Overview

SELECT without the FROM, JOIN, or GROUP BY

Trilogy is a typed language for declarative data access that compiles to SQL. Users define and query against a semantic layer directly, instead of tables - but in familiar SQL syntax.

Trilogy compiles their query to SQL against the right tables, with the right joins. Use Trilogy directly or generate SQL to be used in other tools.

# just select what you want
SELECT
    product_line,
    revenue,
    revenue_from_top_customers,
    revenue_from_top_customers / revenue as revenue_from_top_customers_pct
WHERE
    product_line in ('widgets', 'doodads')

Why is this useful?

  • For the Analyst >
  • For the Engineer >
  • For the Data Engineer >
  • For Everyone >
  • Syntax

    A basic Trilogy statement is one or more lines ending a semicolon. SQL attempts to follow SQL syntax as closely as possible for overlapping areas, while removing some features [such as joins and the FROM clause] that are handled by the semantic layer.

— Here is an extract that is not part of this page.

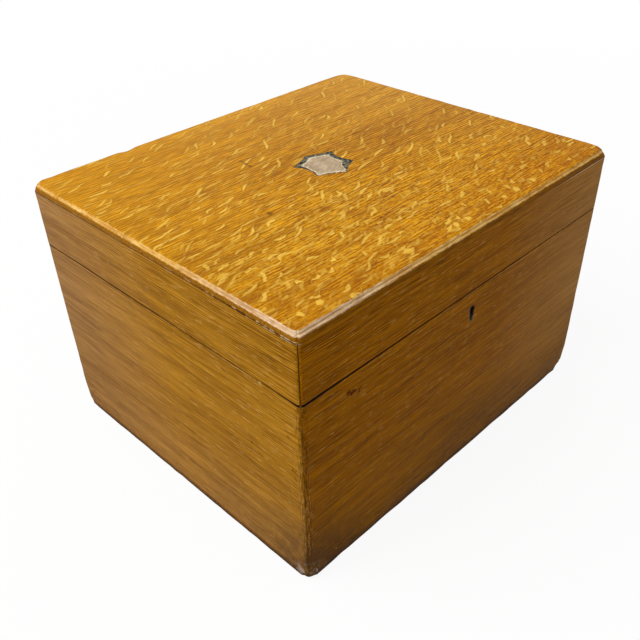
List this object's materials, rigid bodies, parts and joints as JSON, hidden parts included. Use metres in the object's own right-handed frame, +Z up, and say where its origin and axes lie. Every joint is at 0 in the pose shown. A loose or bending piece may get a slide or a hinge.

    The most common statement is a select, which will start with select and then have one or more concepts or constant references to output. Each item in the select must be mapped to an output name via the arrow assignment -> operator or an 'as' (they are equivalent). This example is equivalent to "select 1 as constant_one, 1 as constant_one_2, '2' as constant_string_two" in most databases.

    select
        1 -> constant_one,
        1 as constant_one_2,
        '2'-> constant_string_two
    ;
    

    TIP

    The <- or -> assignment operator is used throughout Trilogy, but where there is an equivalent default in standard SQL that will also be supported, such as 'as' for select.

    Concepts

    Trilogy queries are built on concepts, which can be constants - such as integers or strings, shown in the first query - or abstract semantic refernces that an be bound to one or more tables. Concepts are the core semantic building block in Trilogy. Trilogy concepts are either keys/properties - values such as a name, ID, or price - or metrics, which are aggregatable to different levels. The cost of a banana is a property; the total cost of groceries is a metric.

    TIP

    Concepts represent unique dimensional spaces, where every key defines a unique cardinality vector, and properties are additional values stored along that dimension. They're just classic normalized dimensions.

    Query Resolution

    Joins and source tables are automatically resolved in Trilogy. You won't ever explicitly specify one in your query; you're declaring what you want, not how to get it. The responsibility of how to get it is delegated to the semantic model.

    WARNING

    This means that the correctness of the model is critical to getting an accurate result. The upside is that your typical user can consume the model with high confidence.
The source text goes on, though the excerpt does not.